Task inputs
• • • • •

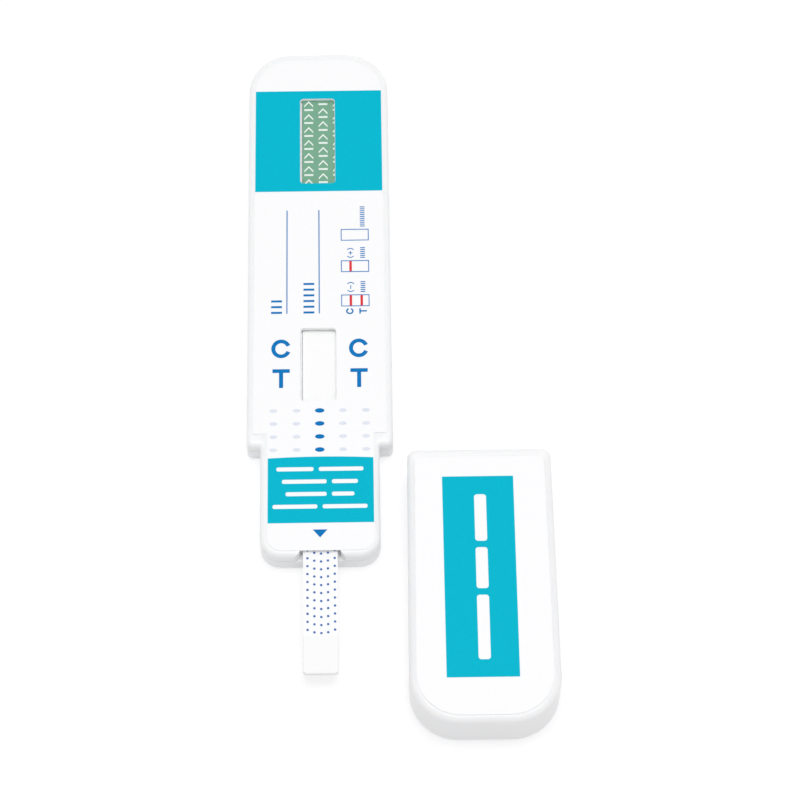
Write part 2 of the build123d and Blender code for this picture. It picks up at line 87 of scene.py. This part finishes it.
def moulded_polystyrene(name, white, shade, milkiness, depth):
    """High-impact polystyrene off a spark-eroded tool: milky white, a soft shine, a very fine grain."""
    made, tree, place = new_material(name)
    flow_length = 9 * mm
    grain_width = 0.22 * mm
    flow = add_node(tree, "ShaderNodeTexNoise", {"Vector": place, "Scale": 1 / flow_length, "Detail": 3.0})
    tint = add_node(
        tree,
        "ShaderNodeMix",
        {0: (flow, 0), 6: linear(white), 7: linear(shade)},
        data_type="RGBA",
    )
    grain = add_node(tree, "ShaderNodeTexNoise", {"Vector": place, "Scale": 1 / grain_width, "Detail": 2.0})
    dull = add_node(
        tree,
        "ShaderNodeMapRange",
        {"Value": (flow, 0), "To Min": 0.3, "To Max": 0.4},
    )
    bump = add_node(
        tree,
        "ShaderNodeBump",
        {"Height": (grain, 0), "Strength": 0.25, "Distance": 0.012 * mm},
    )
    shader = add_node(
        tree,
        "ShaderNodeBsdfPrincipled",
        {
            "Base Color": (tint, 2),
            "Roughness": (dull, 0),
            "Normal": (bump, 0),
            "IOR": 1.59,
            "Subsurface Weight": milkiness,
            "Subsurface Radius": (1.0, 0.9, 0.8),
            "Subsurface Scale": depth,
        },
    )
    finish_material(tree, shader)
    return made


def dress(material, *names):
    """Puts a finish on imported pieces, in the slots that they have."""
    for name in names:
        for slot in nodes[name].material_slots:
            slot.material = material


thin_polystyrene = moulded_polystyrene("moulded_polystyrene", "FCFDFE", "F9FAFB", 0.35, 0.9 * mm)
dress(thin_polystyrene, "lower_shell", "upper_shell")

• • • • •

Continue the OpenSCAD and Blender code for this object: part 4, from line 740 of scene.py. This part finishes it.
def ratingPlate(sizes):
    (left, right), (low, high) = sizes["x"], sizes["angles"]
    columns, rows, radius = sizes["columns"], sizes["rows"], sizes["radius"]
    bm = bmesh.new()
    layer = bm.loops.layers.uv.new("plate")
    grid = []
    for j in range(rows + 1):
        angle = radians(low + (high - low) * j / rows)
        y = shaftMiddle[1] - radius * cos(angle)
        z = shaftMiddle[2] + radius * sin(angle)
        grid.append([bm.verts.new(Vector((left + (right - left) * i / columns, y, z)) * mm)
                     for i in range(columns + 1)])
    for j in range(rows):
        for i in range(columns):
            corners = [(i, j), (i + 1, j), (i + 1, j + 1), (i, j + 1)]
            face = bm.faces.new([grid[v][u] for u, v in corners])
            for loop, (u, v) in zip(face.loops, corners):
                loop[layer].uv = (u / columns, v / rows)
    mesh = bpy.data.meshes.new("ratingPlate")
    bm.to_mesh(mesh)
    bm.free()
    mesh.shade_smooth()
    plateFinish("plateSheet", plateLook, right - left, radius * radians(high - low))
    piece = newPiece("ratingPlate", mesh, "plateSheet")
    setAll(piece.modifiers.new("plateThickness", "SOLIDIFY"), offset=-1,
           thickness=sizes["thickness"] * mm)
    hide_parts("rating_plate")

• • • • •

Stated goal
Find the word "finishes" in the entries above and gather every line that holds it.

Solution for this exercise
Write part 2 of the build123d and Blender code for this picture. It picks up at line 87 of scene.py. This part finishes it.
Continue the OpenSCAD and Blender code for this object: part 4, from line 740 of scene.py. This part finishes it.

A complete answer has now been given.